Lit Silicon: A Case Where Thermal Imbalance Couples Concurrent Execution in Multiple GPUs

GPU systems are increasingly powering modern datacenters at scale. Despite being highly performant, GPU systems can exhibit performance variation at the node and cluster levels. Such performance variation can significantly impact both high-performance computing and artificial intelligence workloads, such as cutting-edge large language models (LLMs). In this work, we analyze the performance of a single-node multi-GPU system running LLM training, and observe that the kernel-level performance variation is highly correlated with concurrent computation and communication (C3), a technique to overlap computation and communication across GPUs for performance gains. We then take a further step to reason that thermally induced straggling coupled with C3 impacts performance variation, which we coin the Lit Silicon effect. More specifically, Lit Silicon describes that in a multi-GPU node, thermal imbalance across GPUs can introduce node-level straggler GPUs (hotter and slower), which in turn slow down the leader GPUs (cooler and faster).
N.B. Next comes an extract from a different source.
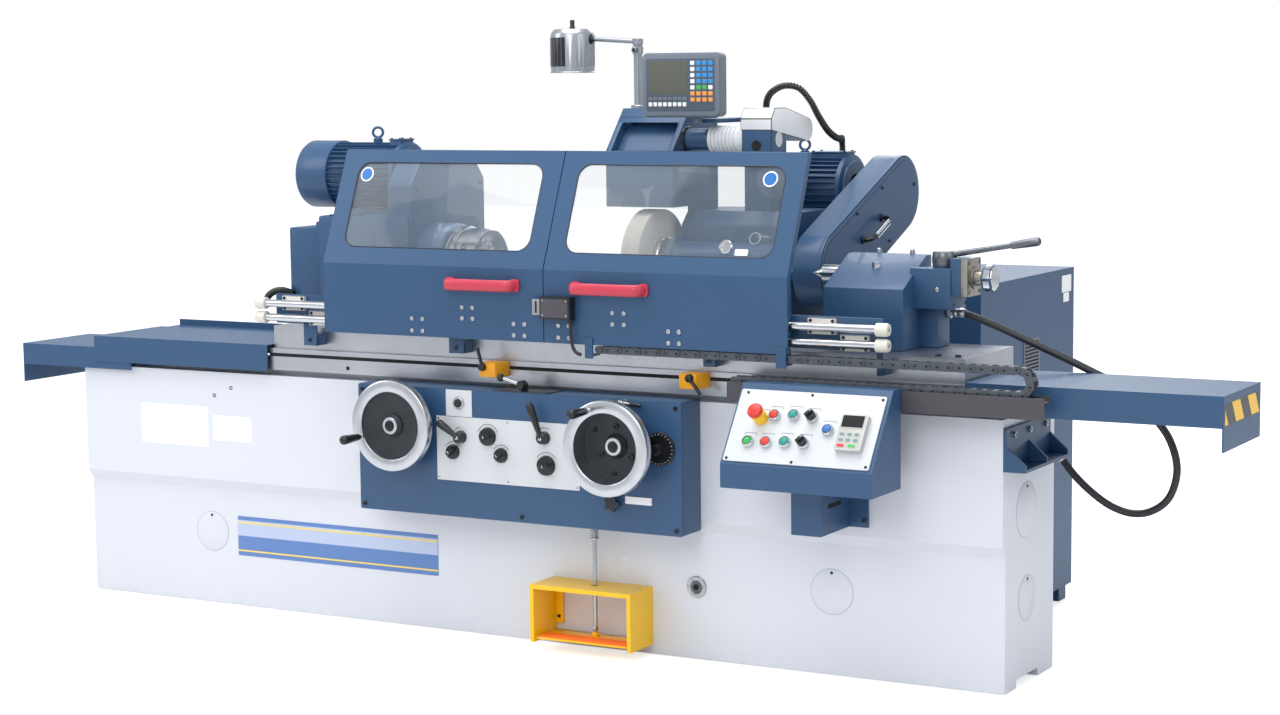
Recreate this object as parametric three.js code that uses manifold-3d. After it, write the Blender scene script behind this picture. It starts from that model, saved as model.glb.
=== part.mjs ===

Lit Silicon can lead to node-level performance variation and inefficiency, potentially impacting the entire datacenter. We propose analytical performance and power models for Lit Silicon, to understand the potential system-level gains. We further design simple detection and mitigation techniques to effectively address the Lit Silicon problem, and evaluate three different power management solutions, including (1) power optimization under GPU thermal design power, (2) performance optimization under node-level GPU power capping, and (3) performance optimization under node-level CPU power sloshing. We conduct experiments on two workloads on two AMD InstinctTM MI300X GPU systems under two LLM training frameworks, and observe up to 6% performance and 4% power improvements, potentially saving several tens of millions of dollars in electricity costs in datacenters.